O secretário de estado da Protecção Civil, José Artur Neves, de quem até anteontem nunca ouvira falar, está no epicentro de dois casos polémicos, mas que, aparentemente, nada têm que ver um com o outro. O primeiro, o das célebres golas que eram inflamáveis mas que afinal já deixaram de o ser, contratadas com uma empresa que nem é de vão de escada mas de tenda de campismo, tem todo o aspecto da negociata manhosa dos chicos-espertos oriundos das jotas e que paulatinamente vão tomando conta do país, com toda a sua inépcia, todo o seu arrivismo, toda a falta de vergonha -- os tais vilões de que falei
aqui, usando o Estado como se fosse coisa sua.

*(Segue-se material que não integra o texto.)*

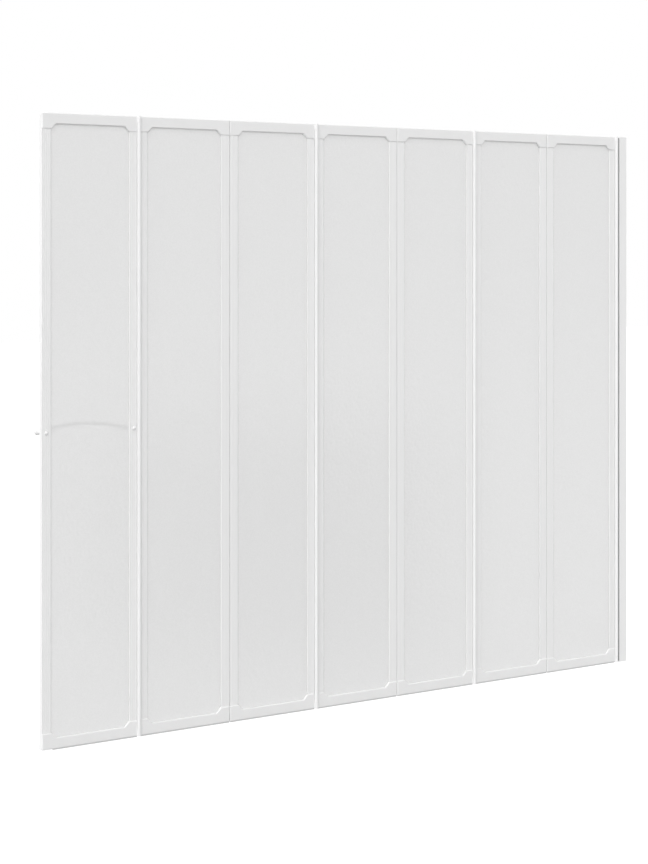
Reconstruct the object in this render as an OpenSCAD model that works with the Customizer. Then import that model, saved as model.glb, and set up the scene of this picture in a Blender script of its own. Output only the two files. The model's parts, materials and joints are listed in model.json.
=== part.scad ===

O outro caso parece bem diferente: o filho do secretário de estado é engenheiro civil e detém uma quota, creio que de 15%, numa empresa de construção. Esta, em concursos públicos, vê adjudicada empreitadas na Universidade do Porto e no Hospital de Vila Franca de Xira. De acordo com a lei, parece que há aqui uma irregularidade, ou mesmo um crime...

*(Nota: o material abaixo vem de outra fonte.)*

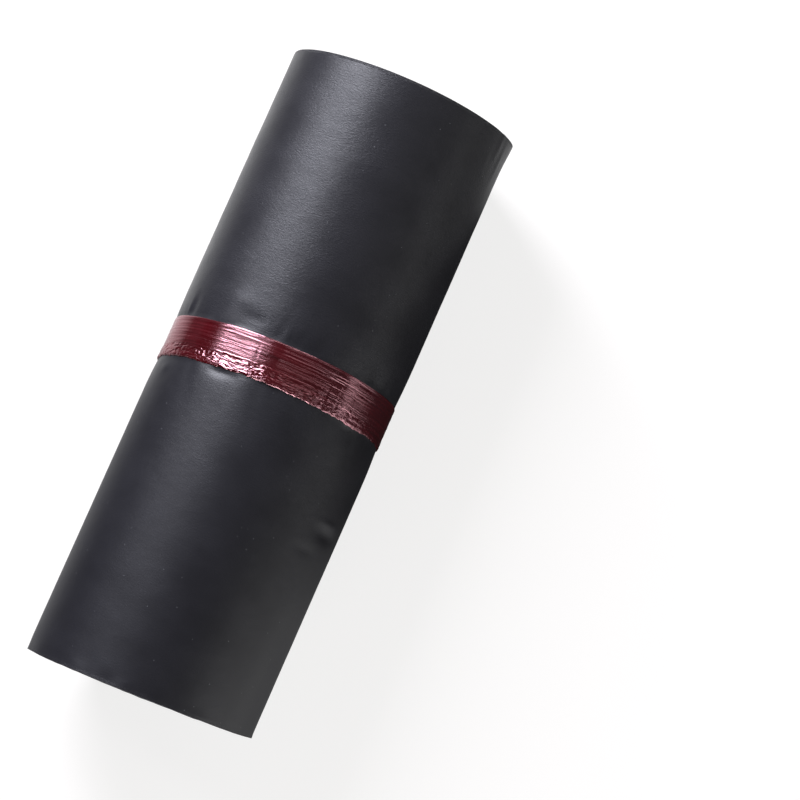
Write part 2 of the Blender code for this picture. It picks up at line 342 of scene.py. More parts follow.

Ou seja: se eu for accionista de uma editora de livros escolares e tiver o azar de uma cunhada, casada com um dos meus sete irmãos, ser subsecretária de estado da pesca artesanal ou do bem-estar animal, já estou inibido -- eu e os meus sócios --, à face da lei, de ter qualquer tipo de contacto e de contrato com o Ministério da Educação. Num país pequeno, em que somos todos mais ou menos primos e cunhados uns dos outros, esta disposição legal idiota já deve ter sido quebrada em todos os ministérios de todos os governos.
Trata-se, aliás, uma lei que pede ela própria para ser infringida. Não por especial perversidade do legislador, mas porque este não pôde deixar de ser um mentecapto. No Direito, aliás, assiste-se a uma concentração notável de mentes brilhantes, mas também de cavalgaduras. Já tropecei em algumas: do jurista que faz regulamentos insanos, a cabecinha cheia de trampa, ao causídico que pariu uma longa alegação, repetindo três vezes os mesmos argumentos, não sei se para que o meretíssimo percebesse ou o próprio ficar ciente do que escrevinhara.
Já agora, acho muito bem todas as associações de transparência, quero até uma em cada freguesia; mas não podem limitar-se a ser uma espécie de pan do sector: não basta
invocar a lei; devem também ser pedagógicos e dizer que esta é uma lei estúpida, feita por estúpidos e incumprível. Mude-se portanto a lei, já que não podemos mudar os estúpidos, pois eles estão no meio de nós, e convencem-se de que têm coisas a dizer.